本书指出在当今数位地图把时间感插入地图空间媒介的举措,在纵观过去五百年之间早已存在。合编本书的两位历史学家KärenWigenCaroline Winterer集结了着名学者来研究世界各地的地图是如何以巧妙和挑衅的方式来描绘时间。

 

本书着眼於西班牙丶美洲丶欧洲丶美国和亚洲所绘制的地图,从阿兹特克人绘制的特诺奇提特兰(Tenochtitlán)地图,到早期的现代日本人重建西方入侵之前的怀旧地景风貌的地图,再到十九世纪美国人努力解决「深时」(deep time)的新概念等等一一探究。本书还介绍了数位地图绘制者William Rankin为传统纸质地图的辩解。本书收录一百多幅精彩的彩色地图和插图,对於制图史有浓厚兴趣的人,本书绝对不容错过。

 

关於作者

Kären Wigen 是斯坦福大學教授 Frances and Charles Field Professor of History.

Caroline Winterer 是斯坦福大學教授 William Robertson Coe Professor of History and American Studies

  

书评

“As wide-ranging, imaginative, and revealing as the maps they discuss, these essays follow the trace laid down by the editors and William Rankin’s magisterial opening essay.  They track how maps—interpreted broadly—convey time as well as space. GIS, they contend, has not rendered old paper maps obsolete as much as revealed their wonders—their dynamism, their depth, their metaphors, their techniques, and their connections to not only a physical world but to other intellectual endeavors. They convey the magic not only of maps but of scholarship.”

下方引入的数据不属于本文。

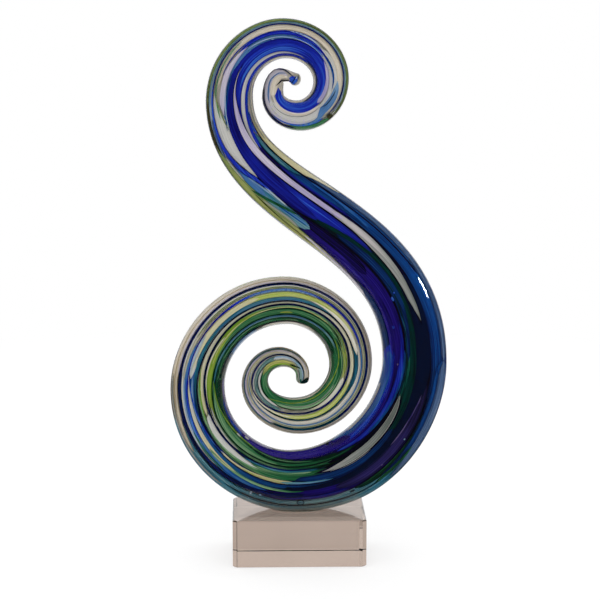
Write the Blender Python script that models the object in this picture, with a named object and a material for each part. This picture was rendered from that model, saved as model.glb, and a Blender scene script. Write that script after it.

-- Richard White, Stanford University

 

“What a relief to move beyond the worn dichotomy between maps and timelines, geography and history! Time in Maps shows definitively that maps brim with temporal references, both overt and subtle. They represent moments that range from one protest march to centuries of slavery, or a year’s erosion along Cape Cod to the deep time of geological eons. Cartographers’ visual strategies include encodings of time as much as symbolic representations of objects in space. Contrary to popular opinion, printed maps are anything but ‘static’ once one learns to recognize how they in fact hold time in the embrace of space. Time in Maps is a wonderful book, and one that is long overdue.”